Atopic eczema

What is atopic eczema?
A genetically determined skin disease, atopic eczema is a malfunction in the upper layer of the skin that usually first appears during early childhood. Although it often clears up before adulthood, some people live with the condition for life. With proper advice and support, these people can manage the disease and avoid much physical and social discomfort.

Common symptoms include an itchy rash, dry skin, redness and inflammation. Constant scratching can cause the skin to crack, leaving it vulnerable to infection. Some people experience atopic eczema as a succession of flare-ups and remissions; others have it almost constantly.

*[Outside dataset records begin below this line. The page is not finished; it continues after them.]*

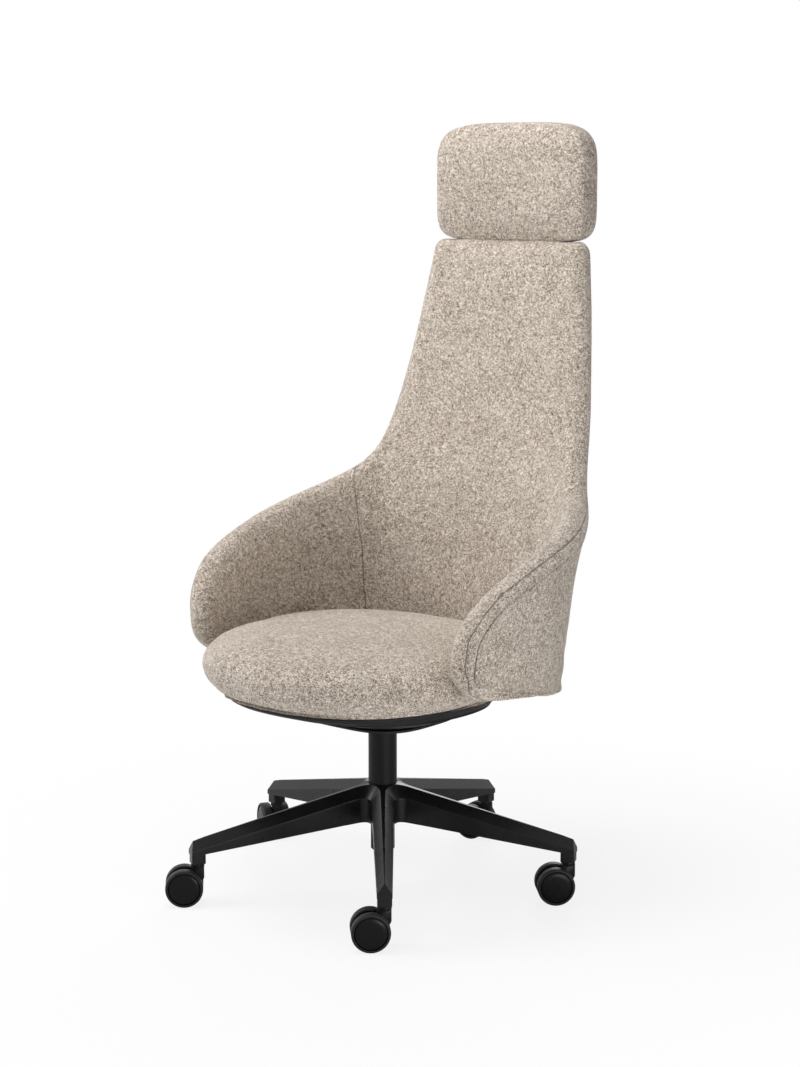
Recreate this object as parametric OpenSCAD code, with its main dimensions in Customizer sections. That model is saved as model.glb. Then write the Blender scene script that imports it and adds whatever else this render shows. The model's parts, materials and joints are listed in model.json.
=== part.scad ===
// Executive office chair: five-arm castor base, gas column, tilt mechanism,
// round seat cushion, high back with wrapping arms, and a sliding headrest.
// The sitter faces -Y. The origin lies on the floor under the column.

/* [Castors] */
// Diameter of a castor wheel over its tread
wheel_d = 65; // [56:1:72]
// Width of one castor wheel
wheel_w = 17.4; // [14:0.2:20]
// Thickness of the soft tread
tread_t = 4; // [2:0.5:6]
// Gap between the two wheels of a castor
wheel_gap = 15; // [14.5:0.5:20]
// Level distance from the castor's stem to its axle
castor_trail = 23.4; // [18:0.2:28]
// Diameter of the castor's axle
castor_axle_d = 6; // [5:0.5:8]
// Diameter of the stem where the castor turns on it
stem_d = 10; // [8:0.5:11]
// Diameter of the stem where the base grips it
stem_grip_d = 11; // [10:0.5:12]
// Height of the stem inside the base
stem_grip_h = 22; // [18:1:26]
// Height of the castor's body over the floor
castor_h = 72.3; // [71:0.1:80]
// Diameter of the collar on top of the castor's body
collar_d = 23; // [20:0.5:25]

/* [Star base] */
// Radius of the circle through the five castor stems
stem_circle_r = 335; // [300:5:360]
// Turn of the first arm from straight ahead
arm_turn = 40.5; // [0:0.5:72]
// Width of an arm at the hub
arm_root_w = 39; // [34:1:46]
// Width of an arm at its tip
arm_tip_w = 25.5; // [24:0.5:30]
// Width of the flat along the top of an arm, at the hub
arm_flat_w = 9; // [4:1:14]
// Height of the arm's end over the castor's post
arm_tip_h = 39.4; // [34:0.2:46]
// Depth of the roof-shaped flanks of an arm
roof_drop = 17; // [12:1:22]
// Height of the hub's top over the floor
hub_top_z = 186.5; // [180:0.5:195]
// Height of the hub
hub_h = 63.5; // [56:0.5:70]
// Diameter of the hub at its top
hub_d = 66; // [62:1:74]

/* [Column] */
// Diameter of the column tube
column_d = 50; // [46:1:54]
// Diameter of the tube's lower end
column_low_d = 42; // [40:1:44]
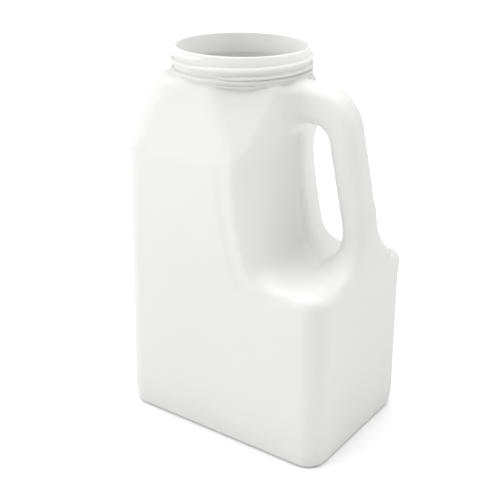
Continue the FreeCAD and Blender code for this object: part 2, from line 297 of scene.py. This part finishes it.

Allergic reactions to chemicals, metals and plants can cause the skin to flare up and make atopic eczema worse. Eczema can also be exacerbated if it becomes infected with the bacterium Staphylococcus aureus. Apart from allergens and bacterial infections, atopic eczema can be triggered or worsened by stress, or by seasonal climate changes such as the shift from summer to autumn when the air becomes drier.

It is important to remember that atopic eczema normally has a good prognosis. As part of the treatment, general measures such as avoiding irritants and excessive heat and using emollients to moisturise the skin are important to minimise the itch.

Topical steroids or combinations with topical antibiotics are often used to treat eczema. In very severe cases, light therapy or systemic treatment may apply.